En otras regiones del mundo también se puede observar este agudo contraste entre lo que dice Trump y lo que hace realmente. Prometió que los militares volverían a sus casas, pero países como Irak y otros de su entorno han visto llegar a miles de tropas desde Estados Unidos sólo este 2020, con el objetivo de contener la agresividad de Irán. Prometió que Estados Unidos sería respetado por sus aliados, pero tras el asesinato del general Soleimani el propio parlamento de Irak votó a favor de pedir la expulsión de las tropas norteamericanas de su territorio. Prometió acabar con las guerras en el extranjero, pero la realidad es que solo en sus primeros dos años de mandato la presencia militar en Oriente Medio incrementó en un 30%, y la propia administración augura un mayor aumento en los meses venideros.
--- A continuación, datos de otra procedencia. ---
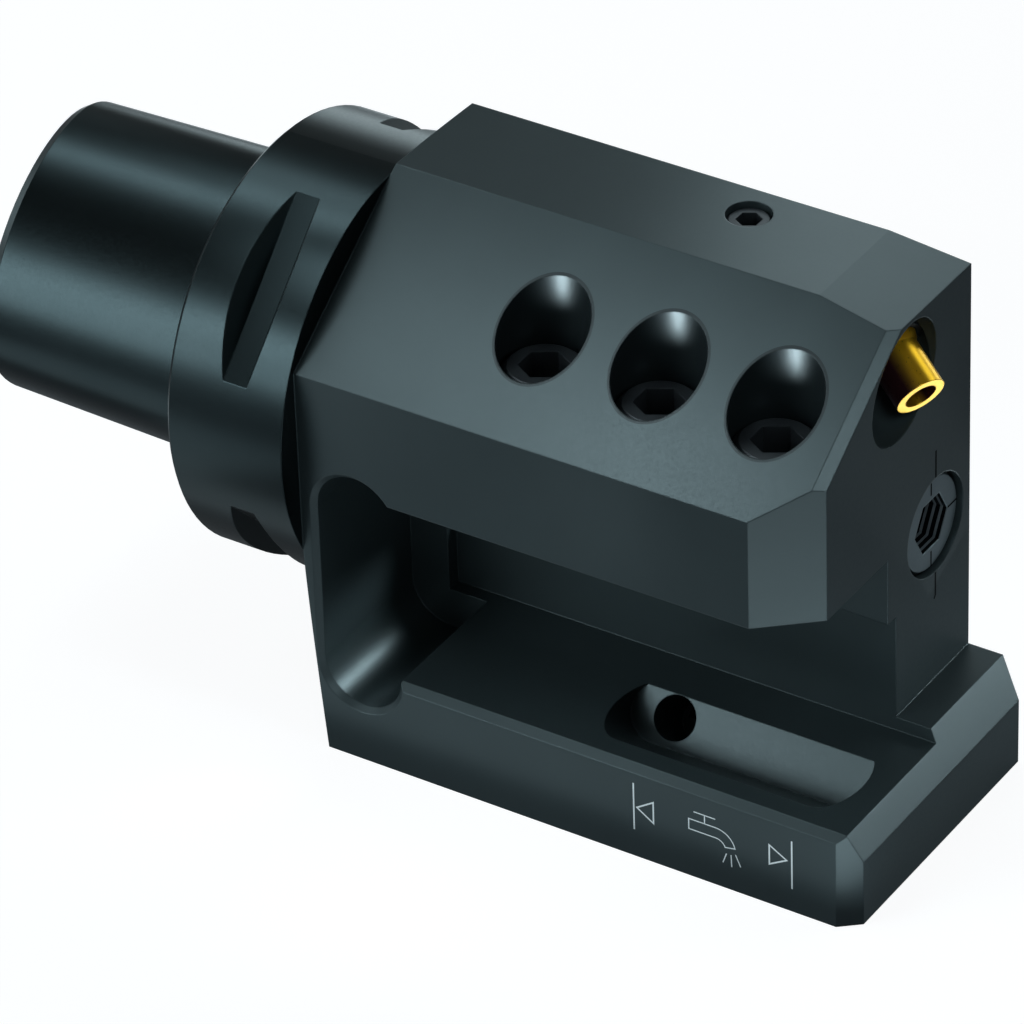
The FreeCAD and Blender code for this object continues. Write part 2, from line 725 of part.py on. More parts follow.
def ring_with_ball_seat(label, low, high):
    """A ring about the ball, hollowed to the ball's own radius plus its clearance."""
    outside = doc.addObject("Part::Cylinder", label + "_outside_form")
    outside.setExpression("Radius", text_of(retainer_diameter / 2 - thread_clearance))
    outside.setExpression("Height", text_of(high - low))
    outside.Placement = Placement(Vector(0, 0, low.value), Rotation())
    outside.setExpression("Placement.Base.z", text_of(low))
    hollow = doc.addObject("Part::Sphere", label + "_hollow_form")
    hollow.setExpression("Radius", text_of(ball_radius + ball_clearance))
    ring = doc.addObject("Part::Cut", label + "_ring_form")
    ring.Base = outside
    ring.Tool = hollow
    return ring


def make_nozzle_rings():
    retainer = ring_with_ball_seat(
        "nozzle_retainer", retainer_front - retainer_length, retainer_front)
    retainer.Label = "nozzle_retainer"
    place(retainer, *ball_place, rotation=facing_nozzle)

    back = retainer_front - retainer_length - pad_gap
    seat = ring_with_ball_seat("nozzle_seat_ring_blank", back - seat_ring_length, back)
    bore = doc.addObject("Part::Cylinder", "seat_ring_bore_form")
    bore.setExpression("Radius", text_of(nozzle_bore / 2))
    bore.setExpression("Height", text_of(seat_ring_length * 4))
    bore.Placement = Placement(Vector(0, 0, -number(seat_ring_length * 3)), Rotation())
    bore.setExpression("Placement.Base.z", text_of(-seat_ring_length * 3))
    ring = doc.addObject("Part::Cut", "nozzle_seat_ring")
    ring.Base = seat
    ring.Tool = bore
    ring.Label = "nozzle_seat_ring"
    place(ring, *ball_place, rotation=facing_nozzle)
    return [retainer, ring]


# Coolant valve: a quarter-turn spindle with two seals and a stop screw

def make_valve():
    shaft = valve_shaft / 2
    head = valve_head / 2
    back = -valve_length
    groove_radius = shaft - valve_groove_depth
    stop_radius = shaft - stop_groove_depth
    bevel = over * 0.4

    def groove(place_along, width, radius):
        start = -place_along
        return [(shaft, start - width / 2), (radius, start - width / 2),
                (radius, start + width / 2), (shaft, start + width / 2)]

    profile = [(0, back), (shaft - bevel, back), (shaft, back + bevel)]
    profile += groove(valve_seal_second, valve_groove, groove_radius)
    profile += groove(stop_groove_place, stop_groove_width, stop_radius)
    profile += groove(valve_seal_first, valve_groove, groove_radius)
    profile += [(shaft, -valve_head_length), (head, -valve_head_length), (head, -bevel),
                (head - bevel, 0), (0, 0)]
    spindle = turned_body("valve_spindle", profile)
    hexagon_socket(spindle, Size(0.0, "0.0"), valve_hex, valve_hex_depth)

    inlet = sketch_on(spindle, "valve_inlet_outline", "XY", back)
    draw_circle(inlet, 0, 0, valve_port / 2)
    pocket(spindle, "valve_inlet", inlet, valve_length - block_front + duct_place + valve_port / 2, True)
    port = sketch_on(spindle, "valve_port_outline", "YZ")
    draw_circle(port, 0, duct_place - valve_place[0], valve_port / 2)
    last = pocket(spindle, "valve_port", port, valve_shaft)
    spindle.Tip = last
    place(spindle, *valve_place, rotation=facing_front)

    pieces = [spindle]
    for word, along in (("front", valve_seal_first), ("rear", valve_seal_second)):
        pieces.append(make_seal(
            "valve_seal_" + word, groove_radius, shaft, valve_groove,
            (valve_place[0] - along, valve_across, -valve_below)))

    radius = stop_thread / 2
    point = stop_point / 2
    seat_depth_here = far_face - valve_across - shaft
    point_length = stop_groove_depth - pad_gap * 2
    length = seat_depth_here - over
    stop = turned_body("valve_stop_screw", [
        (0, -point_length), (point, -point_length), (point, 0), (radius, 0),
        (radius, length - over / 2), (radius - over / 2, length), (0, length)])
    hexagon_socket(stop, length, plug_hex * 0.8, length / 2)
    place(stop, valve_place[0] - stop_groove_place, valve_across + shaft + turn_clearance, -valve_below,
          Rotation(Vector(1, 0, 0), -90))
    pieces.append(stop)
    return pieces


def make_seal(label, inner, outer, width, where):
    """A ring that fills its groove with a rounded, slightly flattened section."""
    margin = pad_gap / 2
    low = width / 2 - margin * 3
    thin = low * 0.5
    body = turned_body(label, [
        (inner + margin, -thin), (inner + margin * 3, -low), (outer - margin * 3, -low),
        (outer - margin, -thin), (outer - margin, thin), (outer - margin * 3, low),
        (inner + margin * 3, low), (inner + margin, thin)])
    return place(body, *where, rotation=facing_front)


# Plugs of the cross-drilled channels

def make_plug(label, where, rotation):
    radius = plug_thread / 2
    bevel = over * 0.4
    body = turned_body(label, [
        (0, -plug_length), (radius - bevel, -plug_length), (radius, bevel - plug_length),
        (radius, -bevel), (radius - bevel, 0), (0, 0)])
    hexagon_socket(body, Size(0.0, "0.0"), plug_hex, plug_hex_depth)
    return place(body, *where, rotation=rotation)


def make_plugs():
    return [
        make_plug("channel_plug_top", (duct_place, duct_across, top_height - plug_sink), Rotation()),
        make_plug("channel_plug_bottom", (slot_hole_start, valve_across, plug_sink - bottom_depth),
                  Rotation(Vector(1, 0, 0), 180)),
        make_plug("channel_plug_side", (slot_hole_start, far_face - plug_sink, -duct_low),
                  Rotation(Vector(1, 0, 0), -90))]


# Coolant tube in the shank

def make_coolant_tube():
    bore = tube_bore / 2
    outside = tube_outside / 2
    collar = tube_collar / 2
    groove = collar - ring_section
    middle = tube_collar_length / 2
    half_groove = ring_section * 0.6
    tube = turned_body("coolant_tube", [
        (bore, -tube_reach), (outside - over / 2, -tube_reach), (outside, over / 2 - tube_reach),
        (outside, 0), (collar, 0), (collar, middle - half_groove), (groove, middle - half_groove),
        (groove, middle + half_groove), (collar, middle + half_groove),
        (collar, tube_collar_length), (bore, tube_collar_length)])
    start = core_bore_end - over - tube_collar_length
    place(tube, start, 0, 0, facing_front)
    seal = make_seal("tube_seal", groove, collar, half_groove * 2, (start + middle, 0, 0))
    return [tube, seal]


pieces = [make_adapter_body()]
for clamp_index, clamp_word in enumerate(("rear", "middle", "front")):
    pieces += make_clamp_set(clamp_word, clamp_index)
pieces.append(make_nozzle())
pieces += make_nozzle_rings()
pieces += make_valve()
pieces += make_plugs()
pieces += make_coolant_tube()

doc.recompute()

for item in doc.Objects:
    if "Invalid" in item.State or "Error" in item.State:
        raise RuntimeError("failed object: " + item.Name + " " + str(item.State))
for piece in pieces:
    if piece.Shape.isNull() or not piece.Shape.isValid():
        raise RuntimeError("bad shape: " + piece.Label)
    if len(piece.Shape.Solids) != 1:
        raise RuntimeError("not one solid: " + piece.Label + " " + str(len(piece.Shape.Solids)))

os.makedirs("parts", exist_ok=True)
for piece in pieces:
    piece.Shape.exportStep("parts/" + piece.Label + ".step")
    box = piece.Shape.BoundBox
    print(piece.Label, "volume", round(piece.Shape.Volume, 1), "box",
          [round(value, 2) for value in (box.XMin, box.YMin, box.ZMin, box.XMax, box.YMax, box.ZMax)])
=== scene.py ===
import json
import math

import bmesh
import bpy
from mathutils import Matrix, Vector


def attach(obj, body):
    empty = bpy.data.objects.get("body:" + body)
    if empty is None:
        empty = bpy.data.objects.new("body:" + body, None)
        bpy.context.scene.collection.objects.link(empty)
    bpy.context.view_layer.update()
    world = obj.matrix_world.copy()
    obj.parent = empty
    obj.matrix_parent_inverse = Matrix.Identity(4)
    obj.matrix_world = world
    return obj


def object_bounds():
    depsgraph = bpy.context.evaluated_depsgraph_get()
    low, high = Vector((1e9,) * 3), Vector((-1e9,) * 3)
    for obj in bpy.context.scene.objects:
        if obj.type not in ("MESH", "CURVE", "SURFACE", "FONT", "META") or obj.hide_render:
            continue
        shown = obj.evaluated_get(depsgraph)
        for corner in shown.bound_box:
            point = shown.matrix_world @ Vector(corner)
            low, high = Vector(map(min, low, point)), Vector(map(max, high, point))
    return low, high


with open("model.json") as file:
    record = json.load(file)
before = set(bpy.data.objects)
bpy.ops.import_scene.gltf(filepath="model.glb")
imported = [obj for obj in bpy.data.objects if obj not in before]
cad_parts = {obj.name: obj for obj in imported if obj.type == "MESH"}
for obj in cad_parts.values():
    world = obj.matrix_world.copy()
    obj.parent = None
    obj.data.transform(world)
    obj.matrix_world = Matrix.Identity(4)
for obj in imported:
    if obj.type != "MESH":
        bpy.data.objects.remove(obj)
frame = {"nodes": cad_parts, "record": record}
cad_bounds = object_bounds()

MM = 0.001
scene = bpy.context.scene

# Camera, fitted to the corners of the block in the photograph

IMAGE_SIDE = 1024
SENSOR_WIDTH = 36.0
CLIP_END = 20.0
CAMERA_AZIMUTH = 33.477
CAMERA_ELEVATION = 34.389
CAMERA_ROLL = -2.011
CAMERA_DISTANCE = 1005.6 * MM
CAMERA_SHIFT = Vector((20.97 * MM, -23.25 * MM))
CAMERA_TARGET = Vector((11.1 * MM, 0.0, 0.0))
FOCAL_PIXELS = 7255.2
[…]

Donald Trump es una figura indudablemente divisiva y polarizadora, pero parece haber un relativo consenso en que se trata de una persona impulsiva. Y esa impulsividad parece haber modelado su política exterior. Por eso mismo es muy complicado llegar a una conclusión coherente acerca de la visión que tiene el actual presidente sobre el rol de Estados Unidos en el planeta. La Administración Trump parece obcecada en destruir cualquier atisbo de la herencia de Obama (cuyo máximo paradigma fue el tratado nuclear de Irán). Sin duda, Obama cometió errores groseros en su política exterior, pero Trump no ha ofrecido una visión clara y coherente a cambio. Los pocos logros en su política exterior han sido o bien cosméticos (como el acercamiento con Corea del Norte), o bien inestables e inciertos (como el acuerdo con las milicias talibanes). 

Y es que destruir la herencia de una administración anterior es relativamente sencillo, pero construir un legado propio es una tarea ardua que requiere más esfuerzo que hacer declaraciones provocadoras y repetir un eslogan vacío.